D.C. Police Department Data Is Leaked in a Cyberattack
Hacked data from the Washington, D.C., Police Department started leaking onto the internet on Monday, making it the third police department in the United States to be hit by cybercriminals in six weeks.
A group that emerged this year called Babuk claimed responsibility for the leak. Babuk is known for ransomware attacks, which hold victims’ data hostage until they pay a ransom, often in Bitcoin. The group also hit the Houston Rockets N.B.A. team this month.
In their post to the dark web, Babuk’s cybercriminals claimed they had downloaded 250 gigabytes of data and threatened to leak it if their ransom demands were not met in three days. They also threatened to release information about police informants to criminal gangs, and to continue attacking “the state sector,” including the F.B.I. and the Department of Homeland Security’s Cybersecurity and Infrastructure Security Agency.
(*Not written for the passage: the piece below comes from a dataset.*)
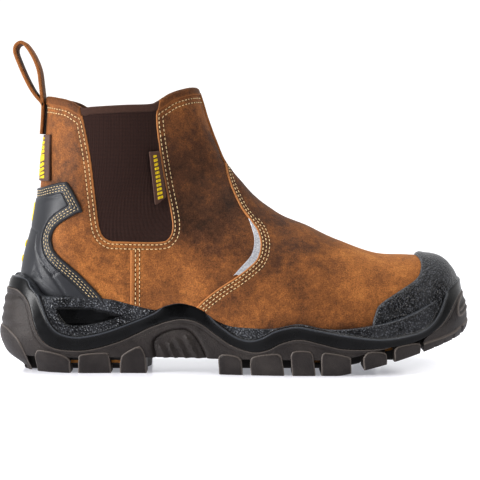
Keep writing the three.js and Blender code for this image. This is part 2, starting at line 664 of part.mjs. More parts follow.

The information already released appeared to include chief’s reports, lists of arrests and lists of persons of interest.
The attack appeared to add another high-profile victim to what has become a digital plague in the United States. Since the start of 2021, 26 government agencies have been hit by ransomware, and 16 of those have been the targets of a novel extortion attack in which cybercriminals do not just hold data hostage, but leak it online when victims refuse to pay.
Police computers are especially vulnerable to ransomware because many run ancient systems and software. Although Washington’s police force, called the Metropolitan Police Department, appears to be by far the largest recent victim, earlier in April, the police in the small city of Presque Isle, Maine, were hit by a separate ransomware group that leaked their data online, and in March, the police in Azusa, Calif., outside Los Angeles, were also hit.
The spate of attacks comes as the Biden administration is trying to step up the nation’s cyberdefenses after a series of devastating and far-ranging hackings, including by foreign adversaries, against the federal government and a range of defense contractors, companies and other institutions in the United States. An executive order, meant as something of a first step, is expected soon from the White House. But officials acknowledge that the order alone will do little to stop the attacks.
Officer Hugh Carew, a spokesman for the Metropolitan Police, declined to answer detailed questions about the hacking on Monday, but said in a statement that the police were aware of “unauthorized access on our server.”
He said the police were still working to review the unauthorized activity and to determine the full effect on their network. The department has asked the F.B.I. to investigate the matter, but the bureau did not immediately respond to a request for comment.
The police statement did not mention ransomware. It was not clear if the cybercriminals had successfully locked down the department’s computer networks, in addition to siphoning out its data.
Ransomware dates back almost a decade, when Eastern European cybercriminals infected individual computer users in Europe with malware that encrypted their data until they paid 200 to 300 euros.
But over the past decade, cybercriminals have moved on to big targets in the United States: major corporations like Honeywell, which was the victim of a ransomware attack and data leak this month; cities like Baltimore and New Orleans; and police departments, schools and hospitals, each with increasingly urgent reasons for needing to recover data and digital access amid the coronavirus pandemic.
The pandemic coincided with the worst year on record for ransomware attacks last year, with ransom demands to victims averaging over $100,000 and in some cases totaling tens of millions of dollars, according to the Justice Department.
Last week, the Biden administration tapped John Carlin, the acting deputy attorney general, to lead a ransomware task force of F.B.I. agents and prosecutors from the Justice Department’s criminal and national security divisions, among others.
“Ransomware can have devastating human and financial consequences,” Mr. Carlin wrote in a staff memo dated last Tuesday. “When criminals target critical infrastructure such as hospitals, utilities and municipal networks, their activity jeopardizes the safety and health of Americans.”
Some 27 ransomware groups are now stealing and leaking data, according to Brett Callow, a threat analyst at Emsisoft, a security company.
“The attackers are utilizing stolen data in more extreme ways,” Mr. Callow said. “In this case, they’re threatening to release informant data to gangs. In others, they have contacted customers directly asking them to pressure victims into paying, to stop their personal data from being released.”
Mr. Callow noted that when the police in Dade City, Fla., were hit by the ransomware group Avaddon in December, cybercriminals leaked department data online — including police photographs of dead bodies at crime scenes.
Beyond the release of such sensitive data, attacks on police departments can have devastating consequences on investigations. After a ransomware attack hit a police department in Stuart, Fla., in April 2019, prosecutors were forced to drop 11 narcotics cases against six drug-dealing suspects after critical evidence was destroyed.
“The situation will continue to get worse and worse until governments develop an effective strategy,” Mr. Callow said.